Antisocial Housing: I review “High-Rise”

Antisocial Housing: I review “High-Rise” May 26, 2016

at AmCon:

The xkcd cartoon “Logic Boat” shows the familiar problem of the man who has to carry a wolf, a goat, and a cabbage across a river. The problem: “The boat only holds two, and you can’t leave the goat with the cabbage or the wolf with the goat.”

There’s a logic-puzzle solution here. There’s also the xkcd solution: “Leave the wolf. Why do you have a wolf?”

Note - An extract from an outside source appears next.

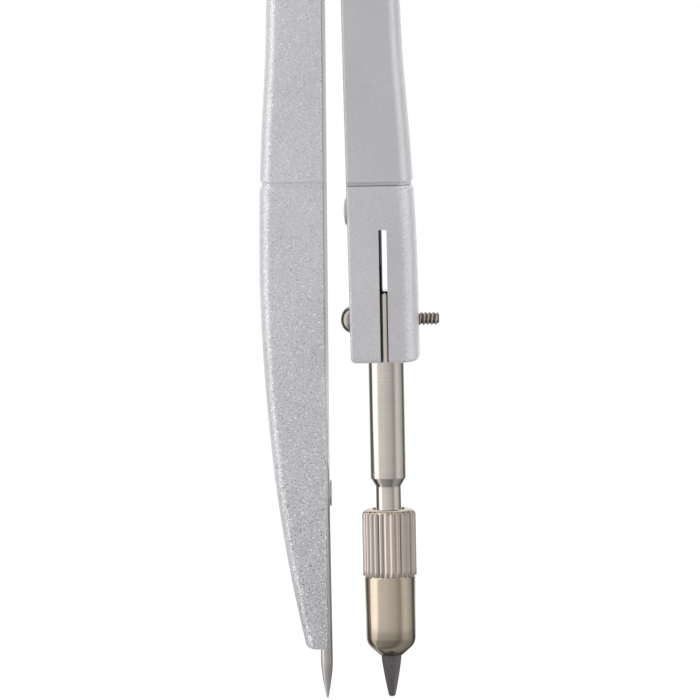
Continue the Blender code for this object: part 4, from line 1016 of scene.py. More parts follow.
# %% Groove for the needle, and the hole for its screw
NEEDLE_SCREW = joint_place("needle_screw_turn")
NEEDLE_RADIUS = radius_of("needle", NEEDLE_AXIS)
GROOVE_RADIUS = NEEDLE_RADIUS + 0.06 * MM
NEEDLE_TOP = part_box("needle")[HIGH][2]
GROOVE_SPARE = 2.0 * MM
SCREW_HOLE_RADIUS = 0.74 * MM
SCREW_HOLE_DEPTH = 3.3 * MM
groove_low = FOOT_Z - MM
groove_length = NEEDLE_TOP + GROOVE_SPARE - groove_low
groove_round = arc(
    (NEEDLE_AXIS.x, NEEDLE_AXIS.y), (GROOVE_RADIUS, GROOVE_RADIUS), 90, 270, OUTLINE_STEPS * 2
)
groove_sides = [(0, NEEDLE_AXIS.y - GROOVE_RADIUS), (0, NEEDLE_AXIS.y + GROOVE_RADIUS)]
groove_outline = [Vector((x, y, groove_low)) for x, y in groove_round + groove_sides]
boolean(needle_leg, slab("needle_groove", groove_outline, UP * groove_length))
screw_face = -width_at("needle_leg", NEEDLE_SCREW.z + 3 * MM)[0]
hole_start = Vector((screw_face - SCREW_HOLE_DEPTH, NEEDLE_SCREW.y, NEEDLE_SCREW.z))
drill(needle_leg, hole_start, RIGHT, SCREW_HOLE_RADIUS, SCREW_HOLE_DEPTH + MM)
finish(needle_leg, "needle_side", ["needle_leg"], needle_leg_paint)

# %% [markdown]
# The lead leg's upper casting ends at the knee in a square tenon, and the clamp block sits on it.
# The two together have the same groove as the other knee, with the fine seam in its middle.

# %% Lead leg, upper casting
RIGHT_SIDE = 1
TENON_WIDTH = 3.6 * MM
TENON_DEPTH = 3.8 * MM
LEAD_LEG_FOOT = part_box("lead_leg")[LOW][2]
SEAM = 0.06 * MM
LEAD_KNEE_Z = SEAM_Z + SEAM / 2


def lead_rounding(z):
    return between(z, LEAD_PIVOT.z, LEAD_KNEE_Z, ROUNDING_AT_ENDS, ROUNDING_AT_KNEE)


lead_profile = profile_of(
    "lead_leg", evenly(LEAD_PIVOT.z - HEAD_CLEAR, LEAD_KNEE_Z + KNEE_CLEAR, SAMPLE_STEP)
)
levels = plain_levels(lead_profile, LEAD_PIVOT.z, LEAD_KNEE_Z + KNEE_CLEAR, lead_rounding)
levels += inset_levels(lead_profile, groove_half(LEAD_KNEE_Z, 1)[:0:-1], lead_rounding)
levels += inset_levels(lead_profile, [(LEAD_KNEE_Z + SEAM / 2, GROOVE_DEPTH)], lead_rounding)
lead_leg = cast_leg("lead_leg_casting", RIGHT_SIDE, levels)
make_eye(lead_leg, LEAD_PIVOT, RIGHT_SIDE)
knee_inner, knee_outer = from_profile(lead_profile, LEAD_KNEE_Z)
tenon_middle = (knee_inner + knee_outer) / 2
tenon_low = Vector((tenon_middle - TENON_WIDTH / 2, -TENON_DEPTH / 2, LEAD_LEG_FOOT))
tenon_high = Vector((tenon_middle + TENON_WIDTH / 2, TENON_DEPTH / 2, LEAD_KNEE_Z + MM))
boolean(lead_leg, block_tool(tenon_low, tenon_high), "UNION")
print("tenon", [round(v / MM, 2) for v in tenon_high - tenon_low])

# %% [markdown]
# The clamp block is drilled up its middle for the insert and sawn through from below, so that the
# clamp screw can pull its two halves together. The saw cut is seen end on in the picture, dark
# with light edges.

# %% Clamp block
BLOCK_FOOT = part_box("clamp_block")[LOW][2]
BLOCK_FOOT_ROUND = 0.50 * MM
SHANK_RADIUS = radius_of("insert_shank", INSERT_AXIS)
BORE_RADIUS = SHANK_RADIUS + 0.05 * MM
BORE_DEPTH = 9.6 * MM
SLOT_WIDTH = 0.80 * MM
SLOT_LENGTH = 13.3 * MM
SEAT = 0.04 * MM
block_profile = profile_of(
    "clamp_block", evenly(SEAM_Z - KNEE_CLEAR, BLOCK_FOOT + BLOCK_FOOT_ROUND, SAMPLE_STEP)
)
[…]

High-Rise is a dystopian science-fiction flick about an experimental skyscraper in an alternate-history ’70s Britain. Eccentric architect Royal (Jeremy Irons) designed the place so that every floor represented a rung on the socioeconomic ladder, like a vertical Snowpiercer train: rich folk in the penthouse, with a rooftop garden where Royal’s caricature wife rides horseback dressed as a shepherdess; maids and whatnot probably in the basement, not that we get to know any; everybody else precisely placed on the appropriate level in the middle.

We’re told, “Most people don’t care about what happens two floors above or one floor below them.” You can tell that that’s true, because in real life, when the cities started to go Charles Bronson, rich people left. Why don’t they leave the high-rise once the class war starts? Why do you have a wolf?